И Степан Артемович прямо ему в глаза властно отчеканивает:
— Не могу тащить вас за рукав, уважаемый Василий Тихонович. Но помните: такое поведение будет рассматриваться как саботаж. Вы приносите вред не мне, а тем ученикам, которые ждут сейчас вашего урока! — Степан Артемович поворачивает голову, бросает через плечо: — Товарищи, был звонок, прошу вас приступить к своим обязанностям.

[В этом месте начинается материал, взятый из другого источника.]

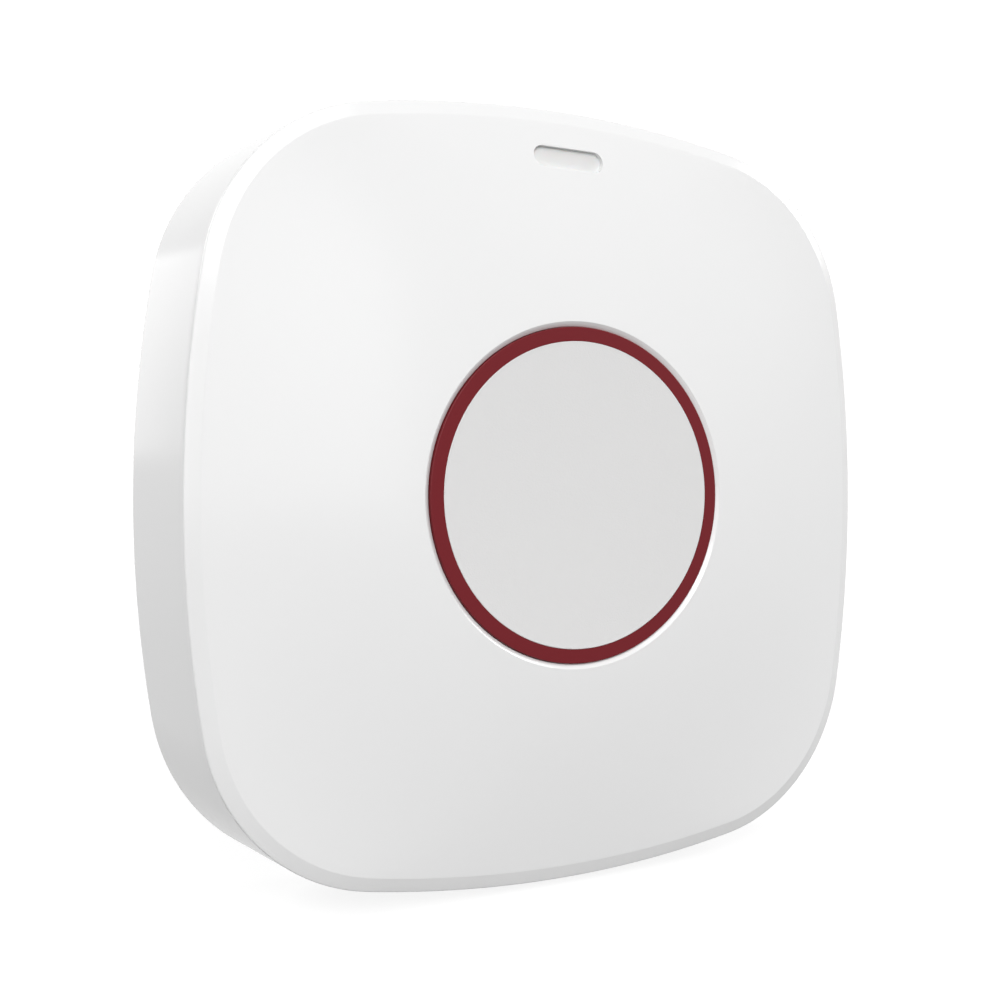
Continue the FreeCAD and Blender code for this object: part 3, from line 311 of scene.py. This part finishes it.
def piece(name, parts, material, body, slot, *nodes):
    """One mesh of closed parts given in mm, merged at seams and poles, faces outward, on its body."""
    points, faces, count = [], [], 0
    for more, sides in parts:
        points.append(more)
        faces += [[number + count for number in side] for side in sides]
        count += len(more)
    mesh = bpy.data.meshes.new(name)
    mesh.from_pydata(np.concatenate(points) * mm, [], faces)
    form = bmesh.new()
    form.from_mesh(mesh)
    bmesh.ops.remove_doubles(form, verts=form.verts, dist=1e-7)
    bmesh.ops.recalc_face_normals(form, faces=form.faces)
    form.to_mesh(mesh)
    form.free()
    mesh.shade_smooth()
    mesh.set_sharp_from_angle(angle=math.radians(35))
    mesh.materials.append(material)
    made = bpy.data.objects.new(name, mesh)
    bpy.context.scene.collection.objects.link(made)
    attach(made, body)
    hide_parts(*nodes)
    return made


red = moulded("dark red plastic", (0.150, 0.0095, 0.0145), (0.165, 0.011, 0.016), 0.34, 0.42, grain=5000,
              relief=0.03, Specular_IOR_Level=0.2)
hole_radius, face_centre_depth = 15.2, 16.76
ring_radius, ring_front, button_back, cap_seat = 14.72, 16.75, 13.6, 15.46
cap_radius = 13.465
seat_radius = cap_radius + 0.005
plunger_radius, plunger_back = 3, 12.7
ring_profile = rounded([
    (0, button_back, 0), (ring_radius, button_back, 0.15), (ring_radius, ring_front, 0.09),
    (seat_radius, ring_front, 0), (seat_radius, cap_seat, 0), (0, cap_seat, 0)])
plunger = rounded([
    (0, plunger_back, 0), (plunger_radius, plunger_back, 0.2), (plunger_radius, button_back, 0),
    (0, button_back, 0)])
button_parts = [turned(ring_profile), turned(plunger, 64)]
ear_angles, ear_front = (30, 150, 270), 14.6
spigot_angles = (90, 210, 330)
for angle in ear_angles:
    button_parts.append(bar(oblong(12, 16.4, 5), button_back, ear_front, angle))
for angle in range(0, 360, 60):
    button_parts.append(bar(oblong(0, 13.5, 1), 12.9, button_back, angle))
for angle in spigot_angles:
    button_parts.append(bar(oblong(9.6, 11.4, 1.8), 12.8, button_back, angle))
piece("red_button_moulding", button_parts, red, "button", "red_plastic", "button_body")


# Return springs: three coils of hard drawn steel wire that stand on the board round the button's
# spigots, and a finer one between the tamper switch's pin and case. Their end turns lie closed.

def coil(node, radius, wire, turns):
    """Points and faces of a spring in a node's box: share s of the way along, the wire's middle has
    turned by 2 pi turns s and stands (turns s - 0.75) / (turns - 1.5) up, held between 0 and 1. The
    wire's section is radius + wire cos(a) out and wire sin(a) up, and shrinks to a point at its ends."""
    low, high = np.array(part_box(node)) / mm
    x, back, front, z = (low[0] + high[0]) / 2, -high[1] + wire, -low[1] - wire, (low[2] + high[2]) / 2
    marks, sides, closed = turns * 24 + 1, 8, 0.75
    share = np.concatenate([[0], np.linspace(0, 1, marks), [1]])[:, None]
    thick = np.concatenate([[0], np.full(marks, wire), [0]])[:, None]
    around = np.linspace(0, 2 * math.pi, sides, endpoint=False)
    rise = np.clip((turns * share - closed) / (turns - 2 * closed), 0, 1)
    depth = back + (front - back) * rise + thick * np.sin(around)
    reach = radius + thick * np.cos(around)
    turn = 2 * math.pi * turns * share
    points = np.stack([x + reach * np.cos(turn), -depth, z + reach * np.sin(turn)], -1)
    return points.reshape(-1, 3), strips(np.arange(points.size // 3).reshape(-1, sides)).tolist()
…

Я посторонился от дверей. Первым, задевая краями свернутых карт за косяк, выскользнул в коридор Акиндин Акиндинович. За ним, поспешно схватив со стола свои книги, бросилась Любовь Анисимовна. Уставясь в пол, один за другим учителя прошли мимо неподвижного, торжественного, как на параде, Степана Артемовича.
Иван Поликарпович, кряхтя, поднялся со своего стула, костлявый, долговязый, с жилистой шеей. Он прошел последним, остановился перед директором, покачал головой:
— На этот раз ты, Степан, слишком круто взял. Не могу одобрить. — Вскинув брови на Василия Тихоновича, у которого на впавших щеках перекатывались желваки, нервно вздрагивали ноздри горбатого носа, прикрикнул с напускной стариковской строгостью: — Иди, иди, не задерживайся, ребята не виноваты, что здесь сыр-бор разгорелся.
Василий Тихонович взглянул на меня, я ему ответил кивком: «Иди».
— Явно выраженное самоуправство, товарищ директор! — бросил он еще раз Степану Артемовичу, прошел к столу, забрал свои книги и в дверях обернулся: — Уйдет из школы Бирюков — уйду и я.
— Разумеется, — вежливо ответил Степан Артемович. — Только каждый в свое время.
Мы остались вдвоем со Степаном Артемовичем. Сквозь двойные рамы было слышно, как внизу, во дворе, скребет чья-то лопата, расчищая от снега дорожку. На длинном, покрытом вылинявшим сукном столе разбросаны книги. В одной из пепельниц чадит непотушенный окурок.
— Думаю, излишним будет напоминать с моей стороны, — сухо обратился Степан Артемович, — что можете жаловаться на меня во все инстанции, кому угодно.